As programmers and developers, we build up a lot of understanding that never quite becomes explicit.This is not a failure. It is how experience operates. The brain compresses experience into patterns that are efficient for action, not for speech. Those patterns are real, but they are not stored in sentences.

This resonates. I already have the knowledge to solve most problems I encounter, I just can't always articulate the path. The LLM helps me find the words for what I already know.

The problem is that reflection, planning, and teaching all require language. If you cannot express an idea, you cannot easily inspect it or improve it.

Once an idea is written down, it becomes easier to work with. Vague intuitions turn into named distinctions. Implicit assumptions become visible. At that point you can test them, negate them, or refine them.

The other thing I've noticed: even when the LLM gets it wrong, the reaction from being wrong helps distill the idea. You read its response and think "no, that's not quite it"—and suddenly you know what it actually is.

This is not new. Writing has always done this for me. What is different is the speed.

Exactly. Writing has always been my tool for thinking, but it's slow. With an LLM, the loop between "I vaguely know this" and "now I can express it clearly" tightens dramatically.

It is improving the interface between my thinking and language. Since reasoning depends heavily on what one can represent explicitly, that improvement can feel like a real increase in clarity.
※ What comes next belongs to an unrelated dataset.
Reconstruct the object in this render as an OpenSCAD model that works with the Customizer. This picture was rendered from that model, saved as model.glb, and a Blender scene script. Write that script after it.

I hadn't paid attention to this framing before—the LLM as an interface improvement, not a knowledge source.

From the HN discussion, firefoxd pushes back:

Not to dismiss other people's experience, but thinking improves thinking. People tend to forget that you can ask yourself questions and try to answer them. There is such thing as recursive thinking where you end up with a new thought you didn't have before you started. Don't dismiss this superpower you have in your own head.

And john01dav adds:

In my experience LLMs offer two advantages over private thinking:1. They have access to a vast array of extremely well indexed knowledge and can tell me about things that I'd never have found before.1. They are able to respond instantly and engagingly, while working on any topic, which helps fight fatigue, at least for me.

I think the combination is a killer—it helps me introspect my thoughts and offers extra knowledge. That's why writing books or articles is so much easier now.

Writing isn't about finding the words. It's about the journey and exploration and asking questions. Writing becomes documenting and curating the journey.

For the reader: they can also get this info from the docs or an LLM, but it's the journey that's missing.

firefoxd's point about "recursive thinking" is valid but misses something: the LLM provides resistance.

Thinking alone can loop. An external response, even an imperfect one, creates friction that forces your thoughts into new shapes.

It's the same reason rubber ducking works in software development. The solution is usually already inside you. You just need to externalise it. The rubber duck doesn't solve your problem; the act of explaining does. LLMs take this further: they're a rubber duck that talks back, occasionally pushes you in a new direction, and never gets tired of listening.